WISE and Ultra-Luminous IR Galaxies


IRAS discovered a class of galaxies which are as much as 100 times more luminous in the IR than in visible light, rivaling quasars in total luminosity. These ULIRG's are found in merging galaxies whose collisions lead to dust-enshrouded bursts of star formation. WISE will find ULIRG's all over the sky, out to distances and lookback times where most galaxies were still forming.

The hyperluminous IR galaxy F15307+3252 at z = 0.93 was discovered by WISE science team member Roc Cutri in the IRAS Faint Source Catalog. The image at right shows a NICMOS near IR picture of this object taken by Dean Hines and Frank Low. WISE will be sensitive enough to detect hyperluminous IR galaxies like F15307+3252 at a redshift of 3. Since this is beyond the peak of the star formation vs. redshift curve [Madau], it is likely that WISE will see the most luminous IR galaxy in our obserable Universe.

The flux of the IRAS Faint Soruce Catalog object F15307+3252 moved to a redshift of 3 in a cosmological model with a cosmological constant as is favored by the recent SNe Ia data, compared to the WISE sensitivities. A z=1 L* galaxy is also shown, along with an IR extrapolation of the z=6.3 SDSS QSO.

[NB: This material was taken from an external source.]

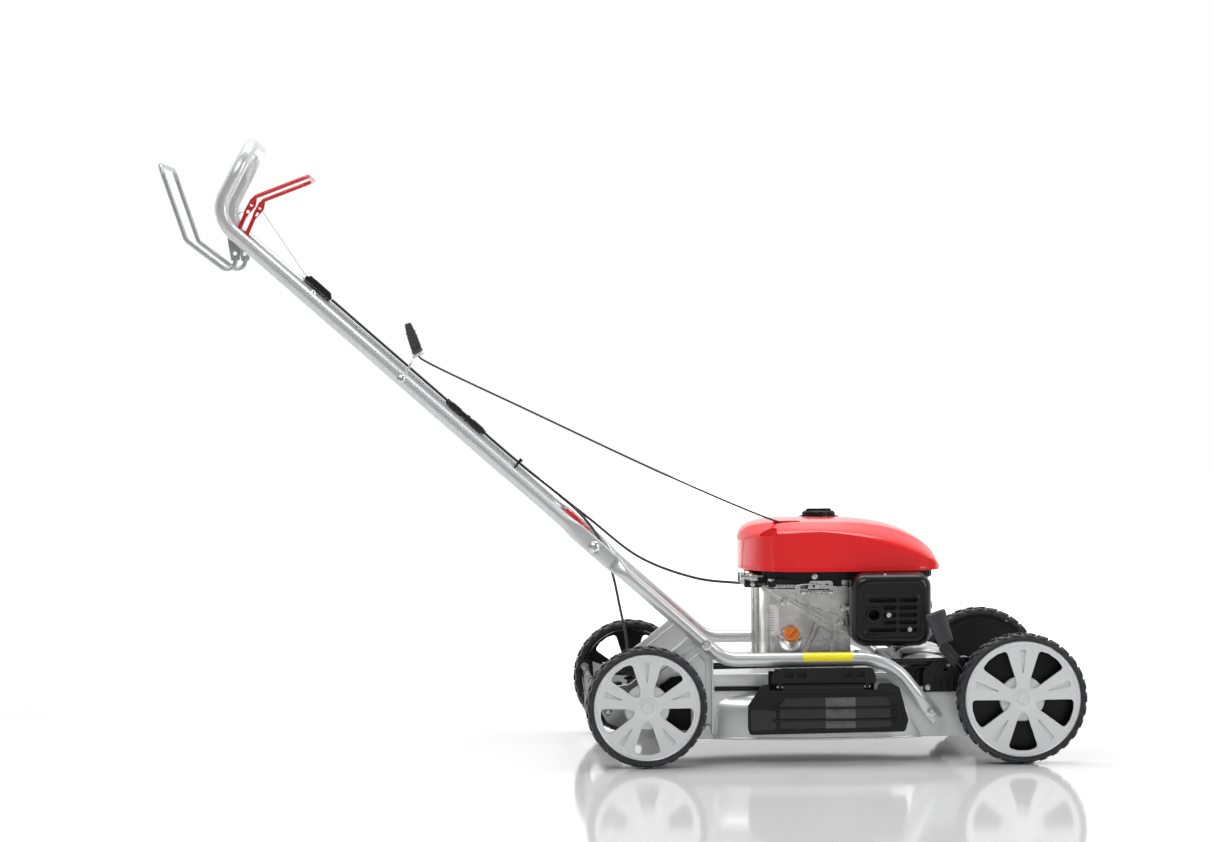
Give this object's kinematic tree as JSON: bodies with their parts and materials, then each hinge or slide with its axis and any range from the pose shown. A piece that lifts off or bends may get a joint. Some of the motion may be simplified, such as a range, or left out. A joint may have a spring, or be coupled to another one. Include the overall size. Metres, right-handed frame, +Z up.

Data taken in the sub-mm where dust extinction is not important, or optical data corrected for extinction, suggest that there may not be a peak in the Madau curve. However, it is still expected that the objects that collapse early in the history of the Universe will be low mass, and that the massive galaxies seen today will be generated in mergers of these fragments, as shown in the space-time diagram below:

In any case, the only way to find the most luminous IR galaxy in the observable Universe is to search the whole sky, and the WISE sensitivity vs. wavelength is well matched to the spectrum of these objects.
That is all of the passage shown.